Of course, there is an element of "straw man" here. No one would claim that they know what will happen. But, we can offer various ideas as to what could happen. That is the basis of Flexcit.

That much Dougan does concede. There are, he says, "basic constitutional principles of the UK, of the EU, of international law, international trade, which help us identify certain parameters in which the future might hold". These "don't give us many answers but the help at least identify some parameters", he adds.

Of those, he identifies "four particular challenges which will occur in the event of a vote to leave", and I am going – in this post – to look at just one, the first "challenge" that he identifies. Internally, he says:
… there will have to be a comprehensive review of the UK legal system because, for forty years, UK law has evolved in combination with, under the influence of EU law and the two are virtually impossible to distangle (sic).

This will be an enormous technical undertaking... It will have to be done very, very quickly and it will not be done through Parliament. It's simply impossible to imagine a situation in which Parliament can actually undertake a comprehensive review of the entire UK legal system.

So there's pretty strong consensus that the only way this can be done is through an enormous delegation of power from Parliament to the Government and that Government will effectively take an entire range of policy decisions about whole fields of UK law.

Regardless of what else you might think of him, positive or negative, Jeremy Corbyn was completely right when he said that the entire UK legal system will be subject to a very fast, sharp shock review and whole swathes of legislation – be it on workers or consumers, the environment – may well be deeply affected.
In not dissimilar circumstances, confronted with this sort of thing, I have resorted to the use of a very specific technical term: "bollocks". This is pure, unmitigated bollocks, so far from reality that it cannot possibly be accidental. This, to me, seems to be a quite deliberate attempt to spread doubt and uncertainty.

Addressing this, we have to focus on the core of his claim that there will have to be a "comprehensive review of the UK legal system" and it will have to be "done very, very quickly". It is these two claims, juxtaposed, which make the core, and which make the lie.

Of course there will have to be comprehensive review, but there is not a scintilla of evidence or experience to support a claim that it would need to be done rapidly, much less "very, very quickly".

It is not as if we haven't been there before. Typically – and repeatedly – what we see in transitional situations is that the whole of the legal code from the previous administration is re-enacted and remains in force until measures are taken to revise or repeal individual laws. That is most likely what would happen when we leave the EU.

In Flexcit, we report this happening in India, on independence in 1948 and on the independence of the Irish Republic from the UK. Furthermore, a causal romp round the internet will yield many more examples.

For example, as part of the Hong Kong settlement in 1997, there was between the UK and the PRC a Joint Declaration which guaranteed the continuance of the legal system. Under Article 8 of the Basic Law, the laws previously in force in Hong Kong were to be maintained.

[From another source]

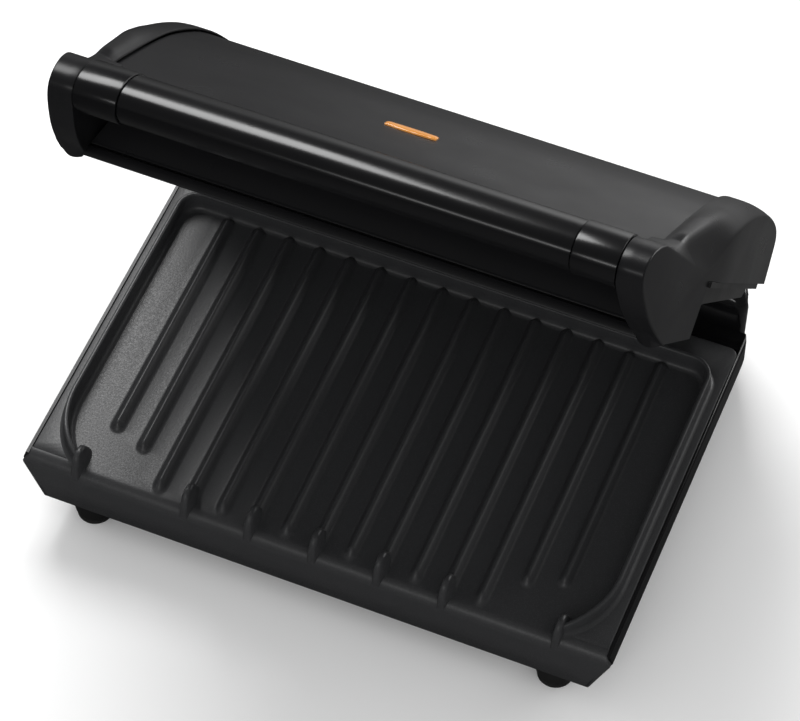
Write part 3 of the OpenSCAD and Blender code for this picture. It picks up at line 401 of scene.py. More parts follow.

Then, after the fall of the Soviet empire in 1989, the Polish Constitutional Tribunal decided that existing law created by the Communist authorities did not lose its validity and remained in force.

Although the system was undergoing "progressive erosion", and moves were being made to change the constitution, the appointment of the Constitutional Tribunal "did not change the face of the system, did not yet mean a dramatic transformation of the system of state, did not set up a state of law".

As to the timing, we had in Flexcit pointed out that, while independence was declared in India in 1948, a law review commission was not set up until 1955 and, so leisurely did it proceed that there are still laws on the Indian statute book that originated in Westminster.

Similarly, of Poland, although the collapse of the Soviet empire occurred in 1989, the Constitutional Tribunal did not make its ruling until 1995.

On the face it, therefore, the UK would follow a well-worn path. It would repatriate and re-enact EU law and keep it in force until such time as appointed panels got round to looking at individual laws, then making their recommendations to Parliament.

This, however, is not something Dougan wants us to consider. Having falsely established the need for urgency, he calls in aid a "pretty strong consensus" to tell us that the only way this can be done is "through an enormous delegation of power from Parliament to the Government", and then adding the dubious authority of Jeremy Corbyn - that well-known expert.

We can see exactly the game Dougan is playing. Those looking for a democratic settlement are being told that things will get worse if we leave. "Government will effectively take an entire range of policy decisions about whole fields of UK law", he says.

Yet this idea of a "consensus" is utterly fraudulent. Over term, there has developed a specialist branch of academia devoted to the study of what they call "transitional governance", which has spawned a massive body of literature, discussing how legal transitions can be achieved.

And from this, to this and this, and by reference to hundreds of other papers, the one thing of which you can be absolutely sure in this field of study – there ain't no consensus.

Here we have, therefore, an academic complaining of the "dishonesty" of the leave campaign, while himself using the prestige and authority of his position to perpetrate his own, studied dishonesty. Under the pretence of independence, this in many ways is even more despicable than Alexander (aka Boris) Johnson's pathetic little lies.